Only two events would be significant enough to make him wary about India’s prospects, he said. Political instability — which he says is unlikely for now given his expectation that PM Modi will stay in power at least through 2029 — and any antagonism from India’s nuclear-armed arch-rival Pakistan.


The Nifty 50 index has risen 12% so far in 2021, outperforming the MSCI Asia Pacific Index by about nine percentage points. The Indian gauge is trading at more than 20 times its 12-month forward earnings estimates, versus a five-year average multiple of 18, data compiled by Bloomberg show.

A record pace of gains, extreme breadth (95% of stocks are above their 200-day moving average) and penny-stock mania could point to a near-term pause in Indian equities, yet “we continue to be structurally positive for the long term,” Bloomberg Intelligence strategists Gaurav Patankar and Nitin Chanduka wrote in a report earlier this week.

New Money

Mr Jhunjhunwala, 60, developed a childhood fascination for stocks by watching his father, a retired tax commissioner, juggle market investments, he said in an interview with Bloomberg News in 2005. After graduating with honors from Sydenham College of Commerce and Economics in Mumbai, he borrowed $100 from a brother-in-law in 1985 and began buying shares at age 25.
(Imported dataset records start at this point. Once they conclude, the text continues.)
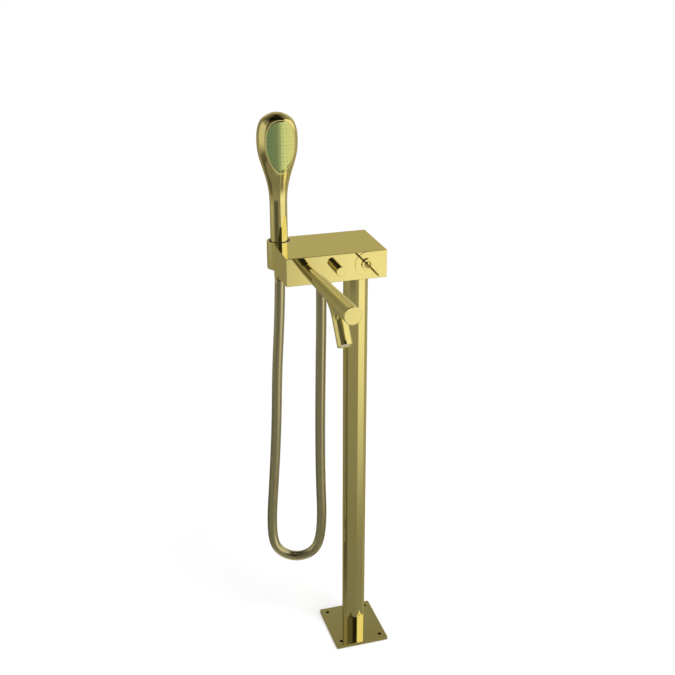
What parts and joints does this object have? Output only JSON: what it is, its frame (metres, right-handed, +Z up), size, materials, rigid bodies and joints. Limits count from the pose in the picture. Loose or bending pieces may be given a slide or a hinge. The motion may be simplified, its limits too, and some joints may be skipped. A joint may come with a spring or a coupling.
{
  "type": "floor standing bath filler",
  "caption": "Floor standing bath filler: rectangular foot, round column, box mixer with long spout, diverter and lever, and a pear-shaped handset upright in a corner holder on a hose loop",
  "frame": {"origin": "centre of the base plate's underside, on the column's axis", "axes": "+Z up along the column; X along the mixer body, from the handset's end (-X) to the lever's end (+X); -Y is the side the spout points to"},
  "size_m": [0.2038, 0.3721, 0.9937],
  "materials": {
    "polished_gold": "polished",
    "bare_brass": "machined",
    "screw_steel": "plain",
    "black_rubber": "matte",
    "valve_plastic": "moulded",
    "copper_pipe": "drawn",
    "bush_plastic": "moulded",
    "gold_hose": "metallised gloss",
    "spray_face": "tinted gloss",
    "jet_rubber": "soft matte"
  },
  "bodies": {
    "stand": {"base_plate": "polished_gold", "foot_socket": "bare_brass", "foot_screws": "screw_steel", "column_tube": "polished_gold", "top_socket": "bare_brass", "top_screws": "screw_steel", "body_shell": "polished_gold", "bottom_cover": "polished_gold", "cover_screws": "screw_steel", "holder_bush": "bush_plastic", "valve_casting": "bare_brass", "mixer_cartridge": "valve_plastic", "cartridge_nut": "bare_brass", "control_disc": "polished_gold", "lever_collar": "polished_gold", "diverter_sleeve": "bare_brass", "spout_nipple": "bare_brass", "spout_seals": "black_rubber", "spout_tube": "polished_gold", "nozzle_sleeve": "polished_gold", "aerator_body": "valve_plastic", "aerator_insert": "valve_plastic", "aerator_washer": "black_rubber", "hot_supply_pipe": "copper_pipe", "cold_supply_pipe": "copper_pipe", "shower_feed_pipe": "copper_pipe", "outlet_nipple": "bare_brass", "check_valve": "valve_plastic", "outlet_hose_nut": "polished_gold", "outlet_hose_tail": "bare_brass", "outlet_washer": "black_rubber", "shower_hose": "gold_hose"},
    "rotor": {"cartridge_rotor": "valve_plastic"},
    "lever": {"cartridge_stem": "bare_brass", "lever_ball": "polished_gold", "lever_pin": "polished_gold"},
    "diverter": {"diverter_rod": "bare_brass", "diverter_seal": "black_rubber", "diverter_knob": "polished_gold"},
    "hose_end": {"handset_hose_nut": "polished_gold", "handset_hose_tail": "bare_brass", "handset_washer": "black_rubber"},
    "handset": {"handset_connector": "bare_brass", "handset_shell": "polished_gold", "spray_face": "spray_face", "jet_mat": "jet_rubber"}
  },
  "joints": [
    {"name": "lever_turn", "type": "hinge", "parent": "stand", "child": "rotor", "pos_m": [0.0005, -0.0575, 0.76], "axis": [0, -1, 0], "range_deg": [-45, 45]},
    {"name": "lever_lift", "type": "hinge", "parent": "rotor", "child": "lever", "pos_m": [0.0005, -0.0575, 0.76], "axis": [-1, 0, 0], "range_deg": [0, 15]},
    {"name": "diverter_pull", "type": "slide", "parent": "stand", "child": "diverter", "axis": [0, -1, 0], "range_m": [0, 0.008]},
    {"name": "handset_lift", "type": "slide", "parent": "stand", "child": "hose_end", "axis": [0, 0, 1], "range_m": [0, 0.07], "deforming": ["shower_hose"]},
    {"name": "handset_turn", "type": "hinge", "parent": "hose_end", "child": "handset", "pos_m": [-0.1205, 0.042, 0.742], "axis": [0, 0, 1], "continuous": true}
  ]
}
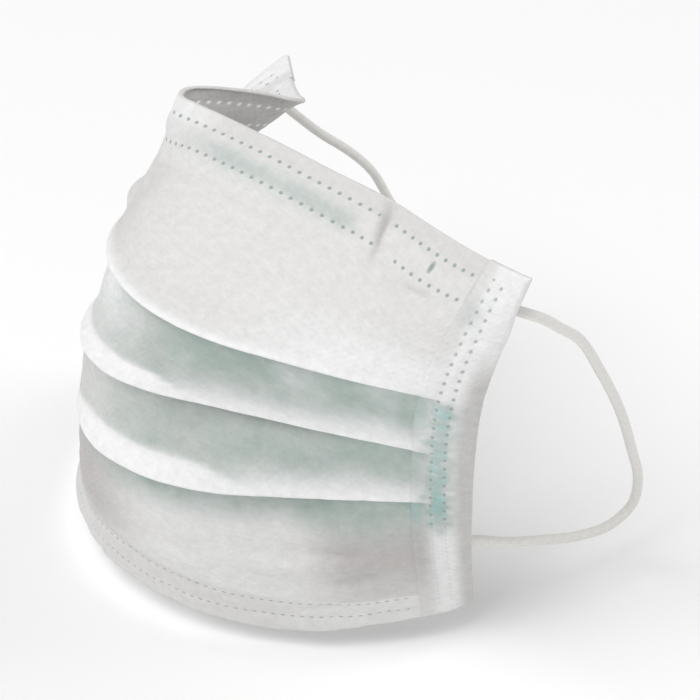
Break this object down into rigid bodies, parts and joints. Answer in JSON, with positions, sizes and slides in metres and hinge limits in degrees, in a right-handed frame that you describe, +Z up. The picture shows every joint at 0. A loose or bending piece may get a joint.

New money will only fuel further gains in key indexes, Mr Jhunjhunwala said, with a large photo of the BSE Ltd., Asia’s oldest bourse, visible in the background. The Reserve Bank of India sees the region’s third-largest economy expanding 9.5% in the year that began April 1.

A custom index of the billionaire investor’s top 20 stock holdings as of end-March has rallied about 85% over the past year, according to exchange data on shareholdings compiled by Bloomberg. That’s versus a 50% jump in the Nifty 50 gauge during this period.

Mr Jhunjhunwala has an estimated net worth of $4.6 billion, according to Forbes.

‘Complete Faith’

A Mumbai resident, Mr Jhunjhunwala also invests through his firm Rare Enterprises Pvt. that derives its title from the first two letters of his name and that of his wife, Rekha Jhunjhunwala. He declined to comment on individual investments citing local regulations and Rare’s own policies.

One of his early successes was Crisil Ltd., which he first bought in 2002 at 150 rupees apiece. S&P Global offered 775 rupees a share in 2005 to gain control of the Indian firm. Crisil is now at around 2,882 rupees, and Mr Jhunjhunwala, along with his wife, owned about 5.5% as of March-end, data compiled by Bloomberg show.

Mr Jhunjhunwala wasn’t always a bull. He said he made ₹ 40 crore ($5.4 million) shorting stocks during India’s first billion-dollar financial scandal, which erupted during the heady days of economic liberalization in the early 1990s.

Back then, a broker, Harshad Mehta, had funneled money borrowed from banks into equities on the BSE, pushing up stock prices. When the $2 billion fraud was discovered, it caused a market crash. The Securities and Exchange Board of India was created in the aftermath of the scandal, and millions of millennials have since roared in as retail investors.

“I have complete faith in markets,” Mr Jhunjhunwala said. “All my money is put into equities. I haven’t invested anywhere other than the equity markets.”